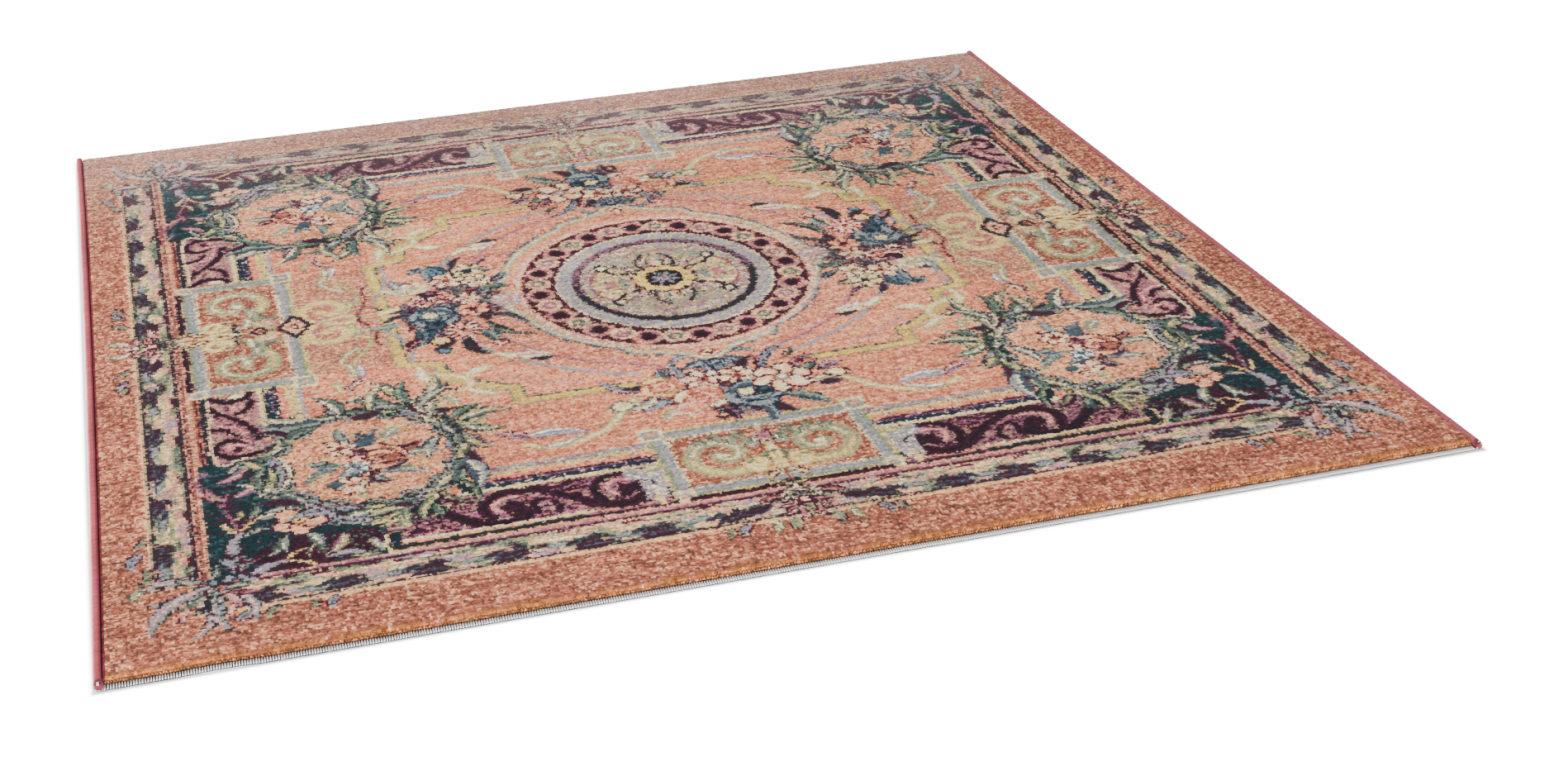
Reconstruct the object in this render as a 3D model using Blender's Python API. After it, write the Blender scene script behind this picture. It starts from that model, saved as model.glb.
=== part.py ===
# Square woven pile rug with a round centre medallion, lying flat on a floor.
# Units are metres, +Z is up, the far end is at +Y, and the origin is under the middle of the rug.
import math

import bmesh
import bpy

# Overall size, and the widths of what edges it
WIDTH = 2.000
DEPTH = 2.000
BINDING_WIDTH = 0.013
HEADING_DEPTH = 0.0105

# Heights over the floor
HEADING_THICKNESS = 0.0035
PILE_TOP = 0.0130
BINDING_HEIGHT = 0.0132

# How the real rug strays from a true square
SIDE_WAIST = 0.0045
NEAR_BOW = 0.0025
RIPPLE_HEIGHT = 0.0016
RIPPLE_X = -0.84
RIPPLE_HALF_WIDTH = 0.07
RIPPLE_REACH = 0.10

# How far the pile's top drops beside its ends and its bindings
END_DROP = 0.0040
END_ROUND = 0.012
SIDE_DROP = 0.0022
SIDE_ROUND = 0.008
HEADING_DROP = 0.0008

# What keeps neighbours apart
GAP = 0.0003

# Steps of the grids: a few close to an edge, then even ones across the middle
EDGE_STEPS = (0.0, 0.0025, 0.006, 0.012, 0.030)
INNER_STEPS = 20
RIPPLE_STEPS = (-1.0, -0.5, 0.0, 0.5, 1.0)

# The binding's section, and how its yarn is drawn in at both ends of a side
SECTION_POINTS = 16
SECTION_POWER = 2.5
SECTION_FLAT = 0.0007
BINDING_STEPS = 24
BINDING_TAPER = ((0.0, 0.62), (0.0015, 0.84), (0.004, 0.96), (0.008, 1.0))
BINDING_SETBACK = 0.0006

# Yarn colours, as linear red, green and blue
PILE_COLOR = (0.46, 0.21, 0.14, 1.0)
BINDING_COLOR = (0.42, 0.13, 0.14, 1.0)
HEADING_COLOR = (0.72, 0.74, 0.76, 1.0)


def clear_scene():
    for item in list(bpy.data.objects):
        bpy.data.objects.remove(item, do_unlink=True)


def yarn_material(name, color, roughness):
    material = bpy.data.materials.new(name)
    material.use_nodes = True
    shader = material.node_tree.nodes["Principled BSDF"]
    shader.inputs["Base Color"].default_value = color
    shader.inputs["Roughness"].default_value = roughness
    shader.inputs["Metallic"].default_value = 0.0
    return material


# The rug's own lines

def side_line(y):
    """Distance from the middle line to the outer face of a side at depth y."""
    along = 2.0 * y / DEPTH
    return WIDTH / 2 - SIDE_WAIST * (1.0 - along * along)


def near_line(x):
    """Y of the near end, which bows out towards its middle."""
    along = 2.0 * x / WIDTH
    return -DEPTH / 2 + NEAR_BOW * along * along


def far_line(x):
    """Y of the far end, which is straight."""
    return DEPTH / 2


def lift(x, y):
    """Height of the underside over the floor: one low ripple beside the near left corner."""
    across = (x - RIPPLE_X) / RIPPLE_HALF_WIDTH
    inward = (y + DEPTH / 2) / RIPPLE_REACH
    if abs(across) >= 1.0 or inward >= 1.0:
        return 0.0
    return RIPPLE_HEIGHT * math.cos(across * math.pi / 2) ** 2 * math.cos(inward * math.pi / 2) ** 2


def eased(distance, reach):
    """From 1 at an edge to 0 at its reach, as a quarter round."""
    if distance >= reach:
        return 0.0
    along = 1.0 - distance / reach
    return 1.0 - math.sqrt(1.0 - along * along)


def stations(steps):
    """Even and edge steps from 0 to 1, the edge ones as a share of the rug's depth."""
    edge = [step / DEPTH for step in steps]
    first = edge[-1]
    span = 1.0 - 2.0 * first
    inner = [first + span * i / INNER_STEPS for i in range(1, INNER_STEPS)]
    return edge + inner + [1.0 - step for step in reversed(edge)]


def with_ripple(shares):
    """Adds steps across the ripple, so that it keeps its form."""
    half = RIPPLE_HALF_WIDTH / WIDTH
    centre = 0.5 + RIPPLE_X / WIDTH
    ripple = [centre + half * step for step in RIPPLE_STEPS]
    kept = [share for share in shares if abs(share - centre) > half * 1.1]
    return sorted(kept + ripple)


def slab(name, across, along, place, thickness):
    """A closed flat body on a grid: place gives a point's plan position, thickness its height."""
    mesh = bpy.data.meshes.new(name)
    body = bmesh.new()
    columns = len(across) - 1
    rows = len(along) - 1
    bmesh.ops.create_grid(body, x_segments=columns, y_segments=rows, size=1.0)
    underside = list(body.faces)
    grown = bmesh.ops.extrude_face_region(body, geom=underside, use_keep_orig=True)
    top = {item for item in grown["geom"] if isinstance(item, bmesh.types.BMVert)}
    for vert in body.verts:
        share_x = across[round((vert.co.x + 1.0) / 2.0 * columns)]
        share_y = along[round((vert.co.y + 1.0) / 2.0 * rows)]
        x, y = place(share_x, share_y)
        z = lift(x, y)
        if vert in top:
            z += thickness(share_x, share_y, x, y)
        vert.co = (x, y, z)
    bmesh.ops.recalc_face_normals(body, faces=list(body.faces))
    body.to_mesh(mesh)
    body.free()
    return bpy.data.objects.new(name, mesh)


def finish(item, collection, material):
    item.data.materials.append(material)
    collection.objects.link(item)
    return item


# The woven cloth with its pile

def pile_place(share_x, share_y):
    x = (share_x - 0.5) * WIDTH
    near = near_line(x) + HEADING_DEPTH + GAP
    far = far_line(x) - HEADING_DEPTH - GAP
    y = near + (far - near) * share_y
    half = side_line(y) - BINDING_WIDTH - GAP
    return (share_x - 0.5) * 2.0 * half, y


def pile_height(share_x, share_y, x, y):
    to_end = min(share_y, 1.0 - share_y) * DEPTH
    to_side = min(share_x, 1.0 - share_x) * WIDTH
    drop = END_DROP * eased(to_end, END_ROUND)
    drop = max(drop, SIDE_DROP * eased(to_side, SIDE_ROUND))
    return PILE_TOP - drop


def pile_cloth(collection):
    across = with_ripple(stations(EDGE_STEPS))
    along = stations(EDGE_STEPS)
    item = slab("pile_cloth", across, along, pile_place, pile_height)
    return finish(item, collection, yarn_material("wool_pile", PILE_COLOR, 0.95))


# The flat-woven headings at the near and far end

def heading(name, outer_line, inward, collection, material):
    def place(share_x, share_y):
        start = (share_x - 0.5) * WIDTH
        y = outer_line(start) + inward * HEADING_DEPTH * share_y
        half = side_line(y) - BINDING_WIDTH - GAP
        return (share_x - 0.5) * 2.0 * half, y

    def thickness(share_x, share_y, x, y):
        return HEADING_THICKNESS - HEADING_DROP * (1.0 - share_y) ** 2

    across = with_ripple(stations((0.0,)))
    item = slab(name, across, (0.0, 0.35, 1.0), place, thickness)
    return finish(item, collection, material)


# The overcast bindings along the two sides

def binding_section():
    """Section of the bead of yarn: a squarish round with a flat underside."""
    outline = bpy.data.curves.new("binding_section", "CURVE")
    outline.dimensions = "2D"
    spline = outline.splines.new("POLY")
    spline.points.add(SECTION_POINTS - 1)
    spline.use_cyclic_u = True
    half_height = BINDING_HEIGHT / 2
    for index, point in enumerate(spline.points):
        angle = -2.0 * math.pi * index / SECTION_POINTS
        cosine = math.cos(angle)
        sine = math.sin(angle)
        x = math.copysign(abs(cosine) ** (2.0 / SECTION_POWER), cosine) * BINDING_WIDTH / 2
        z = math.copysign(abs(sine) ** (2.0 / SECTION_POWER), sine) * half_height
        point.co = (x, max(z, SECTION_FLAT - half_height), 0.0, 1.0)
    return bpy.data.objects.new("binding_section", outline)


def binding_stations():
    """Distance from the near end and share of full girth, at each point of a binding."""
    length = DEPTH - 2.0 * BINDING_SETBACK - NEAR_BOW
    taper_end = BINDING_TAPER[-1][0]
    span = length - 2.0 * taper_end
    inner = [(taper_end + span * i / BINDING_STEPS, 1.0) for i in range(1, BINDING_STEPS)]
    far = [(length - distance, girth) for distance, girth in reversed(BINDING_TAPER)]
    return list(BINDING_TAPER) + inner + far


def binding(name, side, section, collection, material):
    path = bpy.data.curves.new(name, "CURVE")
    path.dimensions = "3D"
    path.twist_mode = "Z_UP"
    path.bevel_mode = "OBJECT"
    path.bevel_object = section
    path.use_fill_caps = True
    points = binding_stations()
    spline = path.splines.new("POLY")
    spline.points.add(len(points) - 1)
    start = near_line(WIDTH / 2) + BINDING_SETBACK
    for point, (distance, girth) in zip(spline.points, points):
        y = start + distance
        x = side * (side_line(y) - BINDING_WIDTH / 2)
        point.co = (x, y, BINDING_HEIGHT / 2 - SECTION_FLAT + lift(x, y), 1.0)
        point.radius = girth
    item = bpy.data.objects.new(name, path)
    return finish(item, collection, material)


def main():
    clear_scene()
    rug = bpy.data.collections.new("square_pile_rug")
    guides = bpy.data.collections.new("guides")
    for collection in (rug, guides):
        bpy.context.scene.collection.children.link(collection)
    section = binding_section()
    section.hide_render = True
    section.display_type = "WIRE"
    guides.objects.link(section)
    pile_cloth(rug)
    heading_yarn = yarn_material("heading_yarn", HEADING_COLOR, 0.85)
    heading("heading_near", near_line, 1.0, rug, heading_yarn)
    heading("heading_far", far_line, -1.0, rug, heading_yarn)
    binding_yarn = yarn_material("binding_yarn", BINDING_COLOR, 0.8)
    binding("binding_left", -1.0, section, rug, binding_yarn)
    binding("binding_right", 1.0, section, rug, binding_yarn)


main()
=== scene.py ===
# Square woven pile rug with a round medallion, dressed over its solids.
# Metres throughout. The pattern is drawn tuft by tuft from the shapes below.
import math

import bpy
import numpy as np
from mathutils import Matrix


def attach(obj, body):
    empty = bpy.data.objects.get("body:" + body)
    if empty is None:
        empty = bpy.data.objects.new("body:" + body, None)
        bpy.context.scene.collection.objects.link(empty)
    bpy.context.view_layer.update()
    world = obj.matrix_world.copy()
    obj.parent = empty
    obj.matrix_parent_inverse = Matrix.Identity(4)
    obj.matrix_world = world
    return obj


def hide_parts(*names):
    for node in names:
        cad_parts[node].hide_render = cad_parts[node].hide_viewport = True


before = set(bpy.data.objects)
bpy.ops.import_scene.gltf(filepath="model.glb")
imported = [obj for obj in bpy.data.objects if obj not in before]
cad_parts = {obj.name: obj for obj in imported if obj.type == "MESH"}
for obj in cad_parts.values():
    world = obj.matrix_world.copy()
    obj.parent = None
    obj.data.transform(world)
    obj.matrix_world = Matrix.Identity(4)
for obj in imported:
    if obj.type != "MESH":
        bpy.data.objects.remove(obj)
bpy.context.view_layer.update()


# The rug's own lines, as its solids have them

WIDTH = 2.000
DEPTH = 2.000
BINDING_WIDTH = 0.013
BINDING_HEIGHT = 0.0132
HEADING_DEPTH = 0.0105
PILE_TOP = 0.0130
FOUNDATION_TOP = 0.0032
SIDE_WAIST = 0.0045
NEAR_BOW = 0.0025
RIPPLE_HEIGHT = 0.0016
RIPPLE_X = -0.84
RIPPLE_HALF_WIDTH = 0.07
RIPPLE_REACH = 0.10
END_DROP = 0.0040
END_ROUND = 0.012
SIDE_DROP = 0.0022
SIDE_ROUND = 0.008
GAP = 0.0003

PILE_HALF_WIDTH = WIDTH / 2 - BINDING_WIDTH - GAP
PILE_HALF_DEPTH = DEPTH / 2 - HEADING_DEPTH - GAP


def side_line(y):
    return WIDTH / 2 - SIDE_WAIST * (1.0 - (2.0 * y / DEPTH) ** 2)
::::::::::
- [Stated task]
Everything from the line that contains "section = binding_section()" to the line that contains "obj.parent = empty" must be transcribed exactly, both end lines included.

- [Output of the exercise]
    section = binding_section()
    section.hide_render = True
    section.display_type = "WIRE"
    guides.objects.link(section)
    pile_cloth(rug)
    heading_yarn = yarn_material("heading_yarn", HEADING_COLOR, 0.85)
    heading("heading_near", near_line, 1.0, rug, heading_yarn)
    heading("heading_far", far_line, -1.0, rug, heading_yarn)
    binding_yarn = yarn_material("binding_yarn", BINDING_COLOR, 0.8)
    binding("binding_left", -1.0, section, rug, binding_yarn)
    binding("binding_right", 1.0, section, rug, binding_yarn)


main()
=== scene.py ===
# Square woven pile rug with a round medallion, dressed over its solids.
# Metres throughout. The pattern is drawn tuft by tuft from the shapes below.
import math

import bpy
import numpy as np
from mathutils import Matrix


def attach(obj, body):
    empty = bpy.data.objects.get("body:" + body)
    if empty is None:
        empty = bpy.data.objects.new("body:" + body, None)
        bpy.context.scene.collection.objects.link(empty)
    bpy.context.view_layer.update()
    world = obj.matrix_world.copy()
    obj.parent = empty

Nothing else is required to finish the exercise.